Cloud Pricing Basics Every Beginner Should Know
Understanding cloud pricing models and billing components is crucial for making informed cost decisions.
Common Pricing Models
- On-demand: Pay for resources by the hour or second with no commitment. Flexible but often the most expensive, ideal for unpredictable workloads.
- Reserved / Committed Use / Savings Plans: Commit to 1–3 years (or monthly commitments) for significant discounts; best for predictable usage.
- Spot / Preemptible: Enjoy deep discounts for interruptible instances, suitable for batch jobs and fault-tolerant workloads.
Comparison Table
Model | Cost | Flexibility | Best for |
---|---|---|---|
On-demand | High | High | Bursty, unpredictable workloads |
Reserved | Low | Medium (time commitment) | Steady baseline usage |
Spot / Preemptible | Very low | Low (interruptible) | Batch, ETL, CI, non-critical tasks |
Billing Components You’ll Usually See
- Compute: Pricing based on virtual machines, per vCPU and memory or instance type.
- Storage: Charges for block (e.g., EBS) and object (e.g., S3) storage, typically per GB-month.
- Networking: Data transfer egress billed separately, potentially surprising users.

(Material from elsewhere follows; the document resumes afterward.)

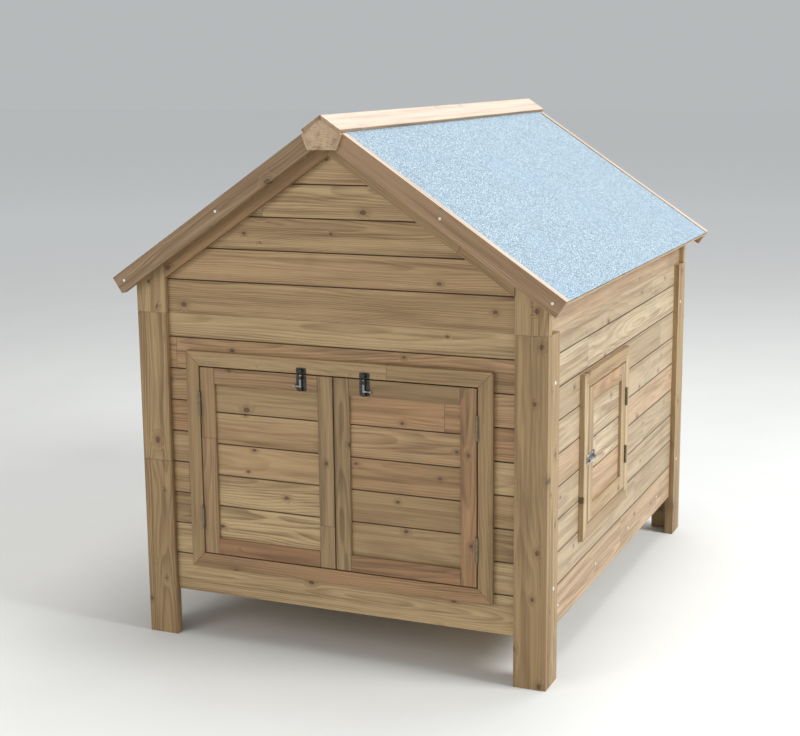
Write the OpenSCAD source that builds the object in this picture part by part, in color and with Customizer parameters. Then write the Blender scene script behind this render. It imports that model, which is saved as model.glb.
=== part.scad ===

- Managed Services: Costs associated with database instances, caching, and messaging, often charged per node/hour.
Key Metrics to Compare
- Cost per hour (for compute)
- Cost per GB-month (for storage)
- Cost per request (for APIs)
- Discounts for sustained usage (automatically applied discounts for long-running VMs)
Pay-as-you-go plans offer flexibility with higher costs, while committed discounts lower unit costs but require accurate forecast of baseline usage. A good strategy is to buy commitments for predictable workloads while starting with shorter commitments or convertible options when uncertainty exists.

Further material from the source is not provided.